Perlu ada komunikasi antara pihak sekolah dengan orang tua siswa terkait menjelaskan kondisi fisik, psikologis dan kemampuan siswa dalam menghadapi proses kegiatan belajar mengajar atau kegiatan di sekolah.

a. Kami mengasumsikan, orang tua Anda belum menyampaikan kondisi psikologis adik Anda yang sejak kecil trauma (sensitif) bila rambutnya dicukur, yakni setiap kali rambutnya dicukur dia akan menangis. Sehingga saat guru yang bersangkutan memotong rambutnya, adik Anda melakukan tindakan pertahanan diri dengan memukul guru tersebut.

b. Atas tindakan penamparan oleh guru terhadap adik Anda, segera komunikasikan dan atau laporkan kepada Kepala Sekolah. Orang tua Anda dapat melibatkan pihak ketiga seperti Pengurus POMG (Persatuan Orang Tua Murid dan Guru) untuk menyelesaikan permasalahan ini, yang mendorong dijatuhkannya sanksi kepada guru tersebut dan demi mencegah kejadian yang sama terjadi pada siswa lainnya di masa yang akan datang. Langkah ini bisa menjadi prioritas orang tua Anda dalam menyelesaikan kasus ini sebelum mengambil keputusan untuk melaporkan guru tersebut ke Kepolisian, sebagaimana yang telah kami sampaikan di atas.

b. Perlu kesadaran semua pihak bahwa anak harus dilindungi dari kekerasan sebagaimana amanah ketentuan Pasal 1 angka 2 UU 35/2014 jo. Pasal 3 UU 23/2002.

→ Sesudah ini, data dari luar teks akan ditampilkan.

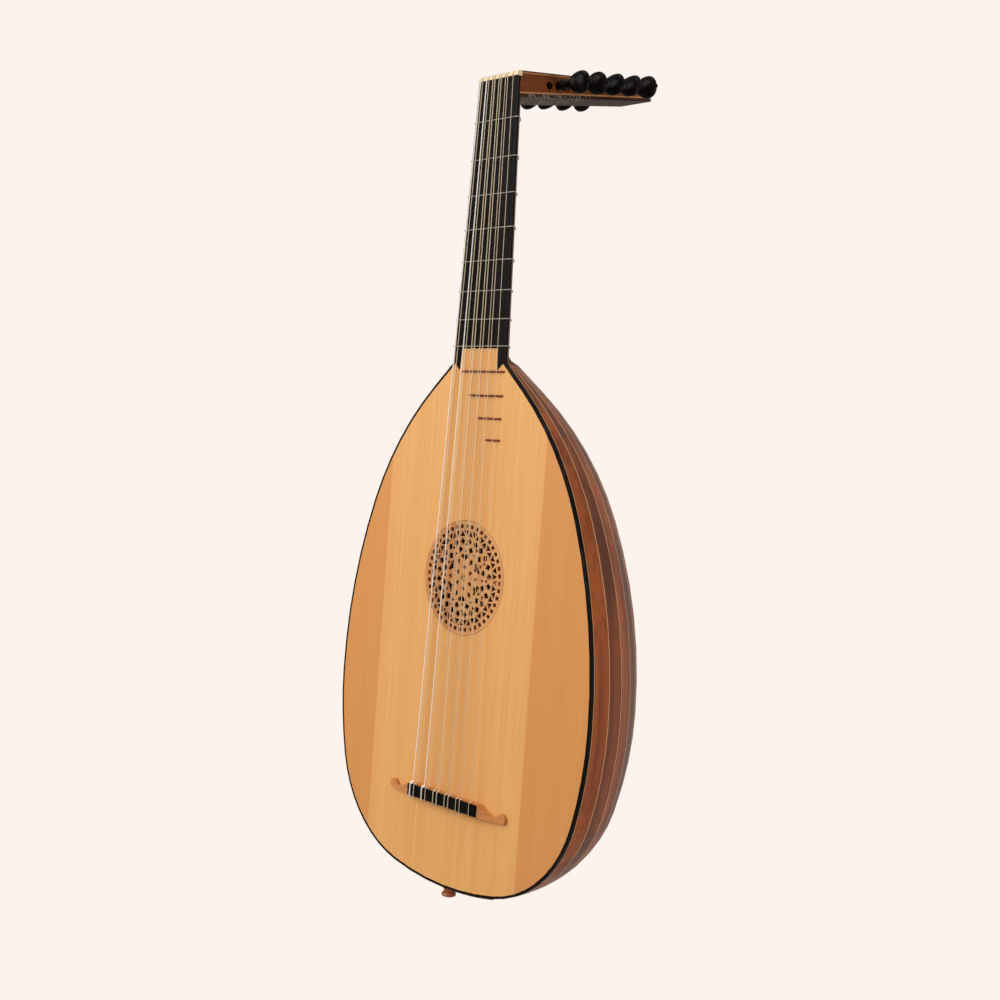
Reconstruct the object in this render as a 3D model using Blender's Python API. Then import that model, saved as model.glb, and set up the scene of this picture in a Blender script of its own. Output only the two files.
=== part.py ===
"""Renaissance lute with six courses, modelled piece by piece.

The lute stands upright: the neck points to +Z, the soundboard faces -Y and the treble side is +X.
The origin is the centre of the end button's outer face. Sizes below are in millimetres. Every
depth y is counted from the front of the soundboard, which the empty "front_plane" carries.
"""
import math

import bmesh
import bpy
import numpy as np

for old in list(bpy.data.objects):
    bpy.data.objects.remove(old, do_unlink=True)

MM = 0.001

# Fit between touching pieces
GAP = 0.3
HOLE_SIDES = 12

# Scale of the instrument
STRING_LENGTH = 600.0
BRIDGE_EDGE_Z = 90.0
NUT_Z = BRIDGE_EDGE_Z + STRING_LENGTH
FRONT_THICK = 1.8

# Body outline: arcs from the tail centre to the neck, each with its radius and end heading
BODY_BOTTOM_Z = 9.3
NECK_JOINT_Z = 453.5
TAIL_ARC = (285.0, 12.7, 3)
CORNER_ARC = (108.0, 74.7, 9)
FLANK_ARC = (300.0, 90.0, 4)
SIDE_ARC = (445.0, 110.9, 6)
SHOULDER_ARC = (266.0, 137.65, 6)

# Bowl
BOWL_DEPTH = 148.0
RIB_COUNT = 23
RIB_THICK = 1.6

# Edging and lining
EDGING_WIDTH = 1.9
EDGING_DEPTH = 3.0
LINER_WIDTH = 3.0
LINER_DEPTH = 6.0
RIM_Y = EDGING_DEPTH + GAP
INNER_Y = FRONT_THICK + GAP

# Neck
NUT_HALF_WIDTH = 23.8
NECK_DEPTH_AT_NUT = 18.0
NECK_DEPTH_AT_BODY = 23.0
NECK_ROUNDNESS = 1.5
HEEL_LENGTH = 7.0
NECK_FACETS = 9
TONGUE_HALF_WIDTH = 21.6
TONGUE_TOP_Z = 466.0
POINT_DROP = 18.0
POINT_SPREAD = 1.3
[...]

c. Mendorong adik Anda untuk menggunakan sarana wali kelas dan guru konseling sebagai tempat diskusi dan konsultasi bagi setiap kondisi yang dihadapinya selama di sekolah terutama soal trauma mencukur rambut dan mengembalikan rasa percaya dirinya pasca mendapat perlakuan kurang baik oleh guru di hadapan teman-temannya.

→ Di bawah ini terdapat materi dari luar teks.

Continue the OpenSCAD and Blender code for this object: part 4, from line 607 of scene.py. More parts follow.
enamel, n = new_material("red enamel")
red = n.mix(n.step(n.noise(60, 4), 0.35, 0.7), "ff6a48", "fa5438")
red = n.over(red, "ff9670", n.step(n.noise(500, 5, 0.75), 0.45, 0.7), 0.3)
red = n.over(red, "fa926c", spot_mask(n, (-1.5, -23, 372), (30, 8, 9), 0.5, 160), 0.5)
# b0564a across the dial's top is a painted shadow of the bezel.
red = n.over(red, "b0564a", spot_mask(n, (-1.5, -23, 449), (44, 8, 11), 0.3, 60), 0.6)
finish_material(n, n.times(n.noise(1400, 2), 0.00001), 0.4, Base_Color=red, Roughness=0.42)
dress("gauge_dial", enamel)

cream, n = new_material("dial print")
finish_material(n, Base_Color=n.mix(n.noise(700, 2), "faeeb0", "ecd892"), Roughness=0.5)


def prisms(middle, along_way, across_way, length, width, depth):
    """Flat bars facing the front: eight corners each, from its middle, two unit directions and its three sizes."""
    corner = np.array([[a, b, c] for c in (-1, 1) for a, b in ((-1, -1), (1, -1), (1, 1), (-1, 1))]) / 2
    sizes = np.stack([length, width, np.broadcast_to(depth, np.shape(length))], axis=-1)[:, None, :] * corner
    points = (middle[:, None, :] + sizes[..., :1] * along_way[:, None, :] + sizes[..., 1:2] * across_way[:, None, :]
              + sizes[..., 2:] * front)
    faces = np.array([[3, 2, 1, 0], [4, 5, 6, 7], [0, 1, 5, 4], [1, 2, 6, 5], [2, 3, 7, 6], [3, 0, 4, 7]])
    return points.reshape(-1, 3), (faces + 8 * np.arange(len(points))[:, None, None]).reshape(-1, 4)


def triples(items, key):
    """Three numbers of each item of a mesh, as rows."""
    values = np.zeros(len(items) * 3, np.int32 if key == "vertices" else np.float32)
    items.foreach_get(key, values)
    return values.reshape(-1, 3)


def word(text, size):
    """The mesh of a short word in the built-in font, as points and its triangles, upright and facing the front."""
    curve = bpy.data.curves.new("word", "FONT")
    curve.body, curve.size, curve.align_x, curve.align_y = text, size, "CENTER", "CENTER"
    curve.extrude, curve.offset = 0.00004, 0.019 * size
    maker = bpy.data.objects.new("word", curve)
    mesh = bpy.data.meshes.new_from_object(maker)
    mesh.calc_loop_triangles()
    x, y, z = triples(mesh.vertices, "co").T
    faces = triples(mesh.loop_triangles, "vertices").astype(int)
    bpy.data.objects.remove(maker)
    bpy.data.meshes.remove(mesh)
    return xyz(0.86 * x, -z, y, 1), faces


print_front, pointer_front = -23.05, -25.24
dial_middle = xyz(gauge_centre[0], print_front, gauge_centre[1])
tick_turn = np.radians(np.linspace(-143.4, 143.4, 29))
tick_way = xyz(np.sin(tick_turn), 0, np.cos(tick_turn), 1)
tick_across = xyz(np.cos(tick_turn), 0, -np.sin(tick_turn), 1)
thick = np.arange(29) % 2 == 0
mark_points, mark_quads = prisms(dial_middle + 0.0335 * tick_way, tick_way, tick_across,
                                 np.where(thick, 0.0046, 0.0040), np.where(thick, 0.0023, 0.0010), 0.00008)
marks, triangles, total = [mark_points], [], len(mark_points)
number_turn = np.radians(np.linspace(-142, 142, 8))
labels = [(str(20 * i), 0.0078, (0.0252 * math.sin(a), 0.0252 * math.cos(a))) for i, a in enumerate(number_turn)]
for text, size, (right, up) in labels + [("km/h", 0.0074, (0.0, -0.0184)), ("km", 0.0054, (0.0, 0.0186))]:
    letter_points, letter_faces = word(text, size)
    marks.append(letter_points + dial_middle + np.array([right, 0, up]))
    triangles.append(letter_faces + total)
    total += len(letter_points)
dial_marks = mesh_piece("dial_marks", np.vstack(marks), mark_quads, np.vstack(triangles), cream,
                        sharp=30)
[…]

d. Terkait pertanyaan Anda tentang tanggung jawab seorang guru, menurut kami, seorang guru adalah sebagai pendidik siswa selama di sekolah. Ekspektasi Anda bahwa tingkat perkembangan siswa itu berbeda sehingga memerlukan “penanganan” yang berbeda terhadap siswa-siswa adalah benar, sehingga kami menyarankan Anda agar memberikan masukan kepada pihak sekolah agar mengaktifkan program-program konseling demi mendapatkan informasi dan cara penanganan yang efektif dan benar terkait potensi (bakat) dan permasalahan siswa sehingga siswa berprestasi dan menempatkan sekolah sebagai tempat paling nyaman kedua setelah rumah.

Namun peran guru bukan segala-galanya, motivasi diri siswa sendiri dan dukungan orang tua tidak kalah pentingnya dalam menjawab setiap permasalahan yang dihadapi oleh seorang siswa.